Crafting COVID-19 messages for kids and families

As vaccines are proven safe and become available for younger family members, organizations should already be planning how to address parents potential fear and skepticism.

Last week, Pfizer announced that its COVID-19 vaccine was proven to be effective in children aged 12-15. Health-focused organizations serving kids and families should prepare a solid communications plan—and soon. Dis- and mis-information, lack of awareness, and depleted trust could diminish the willingness of our most vulnerable populations to seek vaccination.

Here are some key considerations for building a communications plan that will effectively mobilize these communities:

1. Build protections against mis- and dis-information

As we have seen with the rollout of COVID-19 vaccines for adults, local and national conversations are littered with mis- and dis-information about the vaccine’s effectiveness and safety. The same will apply when vaccinating children.

In communicating to parents and families, having a clear, understandable message will be integral to your campaign’s success. Keep PSAs and other educational outreach concise and specific to your target audience. Additionally, provide a central hub of up-to-date information and developments about your organization’s efforts and vaccine access for those seeking more in-depth resources.

2. Localize your outreach.

Ensure your messaging addresses the specific needs of the communities you are trying to reach and be thoughtful in the selection of your communications channels. For example, if community members rely more heavily on talk radio to get their news, launching a social media ad campaign won’t do any good for getting the message out.

Localization is particularly important when communicating to families. Parents will share information with other parents.

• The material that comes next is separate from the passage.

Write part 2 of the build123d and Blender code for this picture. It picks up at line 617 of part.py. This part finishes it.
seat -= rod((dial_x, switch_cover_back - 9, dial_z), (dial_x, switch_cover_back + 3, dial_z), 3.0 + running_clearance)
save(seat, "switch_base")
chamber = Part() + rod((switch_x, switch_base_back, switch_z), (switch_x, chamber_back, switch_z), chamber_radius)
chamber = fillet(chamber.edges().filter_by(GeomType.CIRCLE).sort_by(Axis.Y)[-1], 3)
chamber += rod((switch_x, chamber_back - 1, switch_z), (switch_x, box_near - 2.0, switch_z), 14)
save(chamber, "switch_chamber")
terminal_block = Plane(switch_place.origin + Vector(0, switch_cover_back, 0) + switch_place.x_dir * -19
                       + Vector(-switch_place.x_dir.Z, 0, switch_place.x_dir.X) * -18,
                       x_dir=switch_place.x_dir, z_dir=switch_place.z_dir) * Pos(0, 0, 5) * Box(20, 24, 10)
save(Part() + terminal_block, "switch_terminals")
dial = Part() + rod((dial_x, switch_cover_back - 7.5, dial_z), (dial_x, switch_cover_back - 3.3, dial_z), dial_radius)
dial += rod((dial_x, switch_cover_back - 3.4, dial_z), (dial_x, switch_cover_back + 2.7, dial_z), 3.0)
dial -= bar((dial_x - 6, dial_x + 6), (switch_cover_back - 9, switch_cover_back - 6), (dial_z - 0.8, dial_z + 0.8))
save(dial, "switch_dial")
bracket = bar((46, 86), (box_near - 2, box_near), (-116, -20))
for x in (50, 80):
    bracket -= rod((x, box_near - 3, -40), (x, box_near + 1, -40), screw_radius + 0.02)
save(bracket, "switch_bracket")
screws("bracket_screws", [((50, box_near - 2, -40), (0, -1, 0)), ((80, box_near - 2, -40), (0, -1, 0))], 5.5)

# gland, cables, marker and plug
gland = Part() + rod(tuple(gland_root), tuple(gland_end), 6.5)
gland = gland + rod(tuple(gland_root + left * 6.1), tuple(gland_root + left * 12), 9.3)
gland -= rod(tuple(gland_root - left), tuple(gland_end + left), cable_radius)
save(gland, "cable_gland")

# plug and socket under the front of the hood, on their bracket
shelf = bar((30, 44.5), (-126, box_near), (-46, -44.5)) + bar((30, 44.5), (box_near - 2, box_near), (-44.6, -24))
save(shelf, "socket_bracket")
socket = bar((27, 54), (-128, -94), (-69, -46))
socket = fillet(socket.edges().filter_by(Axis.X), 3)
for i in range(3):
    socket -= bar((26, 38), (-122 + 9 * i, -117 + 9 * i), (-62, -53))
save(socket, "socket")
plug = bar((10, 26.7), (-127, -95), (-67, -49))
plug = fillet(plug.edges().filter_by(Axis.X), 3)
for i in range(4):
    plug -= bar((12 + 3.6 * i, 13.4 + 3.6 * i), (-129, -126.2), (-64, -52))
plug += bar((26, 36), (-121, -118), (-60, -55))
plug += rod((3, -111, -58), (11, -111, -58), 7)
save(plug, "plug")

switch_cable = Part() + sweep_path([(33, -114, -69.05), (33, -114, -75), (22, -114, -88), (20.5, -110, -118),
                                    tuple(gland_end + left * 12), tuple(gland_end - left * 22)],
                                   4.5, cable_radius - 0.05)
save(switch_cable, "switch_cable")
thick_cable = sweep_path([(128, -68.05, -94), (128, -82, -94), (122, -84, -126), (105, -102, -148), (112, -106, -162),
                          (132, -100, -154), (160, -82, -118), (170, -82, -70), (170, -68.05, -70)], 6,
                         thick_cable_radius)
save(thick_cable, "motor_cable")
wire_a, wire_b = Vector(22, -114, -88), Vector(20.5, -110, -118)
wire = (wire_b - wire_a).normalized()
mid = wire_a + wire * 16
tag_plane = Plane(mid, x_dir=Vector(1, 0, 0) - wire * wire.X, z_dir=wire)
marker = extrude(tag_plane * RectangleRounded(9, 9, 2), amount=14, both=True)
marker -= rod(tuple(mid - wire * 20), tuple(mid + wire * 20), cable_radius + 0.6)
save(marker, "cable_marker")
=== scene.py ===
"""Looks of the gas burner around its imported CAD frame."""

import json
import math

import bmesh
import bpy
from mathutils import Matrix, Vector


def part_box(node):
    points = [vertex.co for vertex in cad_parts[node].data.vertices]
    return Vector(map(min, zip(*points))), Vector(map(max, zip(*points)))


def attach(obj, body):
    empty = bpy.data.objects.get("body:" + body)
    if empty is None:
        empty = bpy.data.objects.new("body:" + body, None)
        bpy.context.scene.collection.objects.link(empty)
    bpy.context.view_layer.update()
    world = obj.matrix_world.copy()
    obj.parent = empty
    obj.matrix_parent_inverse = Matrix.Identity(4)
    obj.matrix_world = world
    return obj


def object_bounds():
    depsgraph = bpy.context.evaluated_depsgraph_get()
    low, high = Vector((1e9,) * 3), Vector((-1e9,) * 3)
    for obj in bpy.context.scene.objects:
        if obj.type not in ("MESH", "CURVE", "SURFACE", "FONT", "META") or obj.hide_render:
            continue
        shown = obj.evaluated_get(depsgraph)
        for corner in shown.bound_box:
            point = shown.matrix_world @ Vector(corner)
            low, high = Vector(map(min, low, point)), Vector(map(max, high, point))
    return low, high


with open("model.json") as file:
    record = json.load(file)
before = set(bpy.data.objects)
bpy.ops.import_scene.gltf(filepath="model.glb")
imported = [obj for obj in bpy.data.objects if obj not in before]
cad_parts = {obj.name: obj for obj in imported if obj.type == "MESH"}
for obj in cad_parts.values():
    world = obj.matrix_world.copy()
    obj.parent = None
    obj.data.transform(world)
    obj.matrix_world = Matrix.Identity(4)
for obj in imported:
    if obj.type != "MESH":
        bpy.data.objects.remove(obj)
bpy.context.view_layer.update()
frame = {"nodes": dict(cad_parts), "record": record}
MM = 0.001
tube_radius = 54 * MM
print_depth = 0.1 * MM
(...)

Identifying specific news outlets and blogs that your target audience regularly reads, such as “SheKnows” or “Parenting” in the case of parents, will also bolster your message’s credibility.

3. Build trust and credibility through partnerships.

Parents seeking accurate medical advice might be skeptical of public education campaigns around vaccination, given the volume of misinformation about the COVID-19 vaccine. As more information comes to light about children’s vaccine eligibility and access, it will be crucial to partner with well-known (and trusted) organizations in your target population’s communities. For example, you could partner with a local YMCA chapter that holds afterschool programs on a Spotify ad campaign.

Although the next few months will be a challenge to communicate effectively with kids and families, ensuring your public education campaign has clear, localized, compelling messaging will drastically improve its effectiveness.

Kristen Voorhees is a director with Clyde Group.